TASK DETAILS: Return all the data, word for word.

COLLECTED DATA:

■ ■ ■ ■ ■

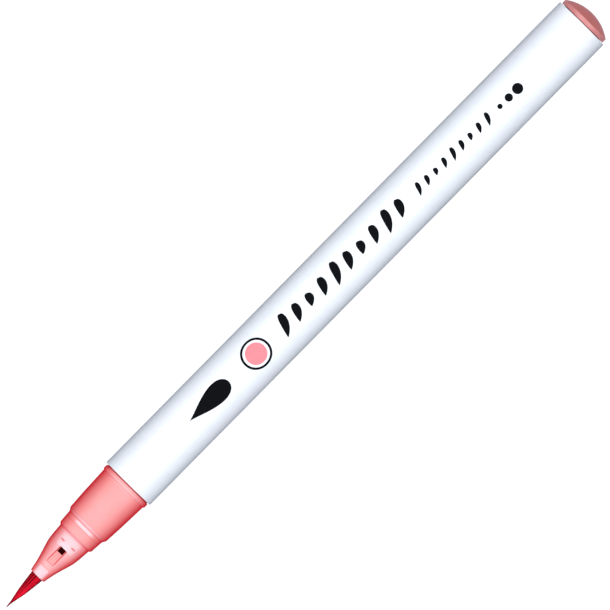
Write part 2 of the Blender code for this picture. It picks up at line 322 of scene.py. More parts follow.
def rounded(corners):
    """An outline from (station, radius, rounding) corners, each rounded to its own radius."""
    outline = []
    for index, (station, radius, rounding) in enumerate(corners):
        here = np.array((station, radius))
        if rounding == 0.0 or index in (0, len(corners) - 1):
            outline.append((station, radius))
            continue
        back = np.array(corners[index - 1][:2]) - here
        ahead = np.array(corners[index + 1][:2]) - here
        back /= np.linalg.norm(back)
        ahead /= np.linalg.norm(ahead)
        half_turn = math.acos(max(-1.0, min(1.0, float(back @ ahead)))) / 2
        middle = back + ahead
        centre = here + middle / np.linalg.norm(middle) * rounding / math.sin(half_turn)
        start = here + back * rounding / math.tan(half_turn) - centre
        end = here + ahead * rounding / math.tan(half_turn) - centre
        sweep = math.atan2(start[0] * end[1] - start[1] * end[0], float(start @ end))
        for step in range(ARC_STEPS + 1):
            angle = sweep * step / ARC_STEPS
            turned_s = start[0] * math.cos(angle) - start[1] * math.sin(angle)
            turned_r = start[0] * math.sin(angle) + start[1] * math.cos(angle)
            outline.append((centre[0] + turned_s, centre[1] + turned_r))
    return outline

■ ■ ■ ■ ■

FULL RESPONSE:
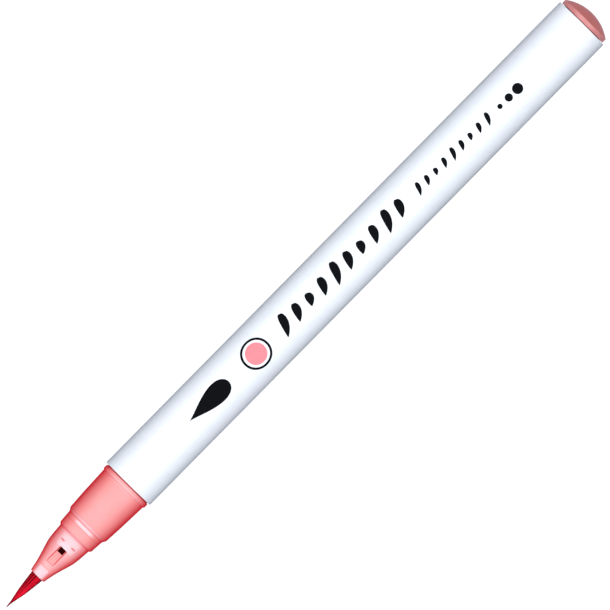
Write part 2 of the Blender code for this picture. It picks up at line 322 of scene.py. More parts follow.
def rounded(corners):
    """An outline from (station, radius, rounding) corners, each rounded to its own radius."""
    outline = []
    for index, (station, radius, rounding) in enumerate(corners):
        here = np.array((station, radius))
        if rounding == 0.0 or index in (0, len(corners) - 1):
            outline.append((station, radius))
            continue
        back = np.array(corners[index - 1][:2]) - here
        ahead = np.array(corners[index + 1][:2]) - here
        back /= np.linalg.norm(back)
        ahead /= np.linalg.norm(ahead)
        half_turn = math.acos(max(-1.0, min(1.0, float(back @ ahead)))) / 2
        middle = back + ahead
        centre = here + middle / np.linalg.norm(middle) * rounding / math.sin(half_turn)
        start = here + back * rounding / math.tan(half_turn) - centre
        end = here + ahead * rounding / math.tan(half_turn) - centre
        sweep = math.atan2(start[0] * end[1] - start[1] * end[0], float(start @ end))
        for step in range(ARC_STEPS + 1):
            angle = sweep * step / ARC_STEPS
            turned_s = start[0] * math.cos(angle) - start[1] * math.sin(angle)
            turned_r = start[0] * math.sin(angle) + start[1] * math.cos(angle)
            outline.append((centre[0] + turned_s, centre[1] + turned_r))
    return outline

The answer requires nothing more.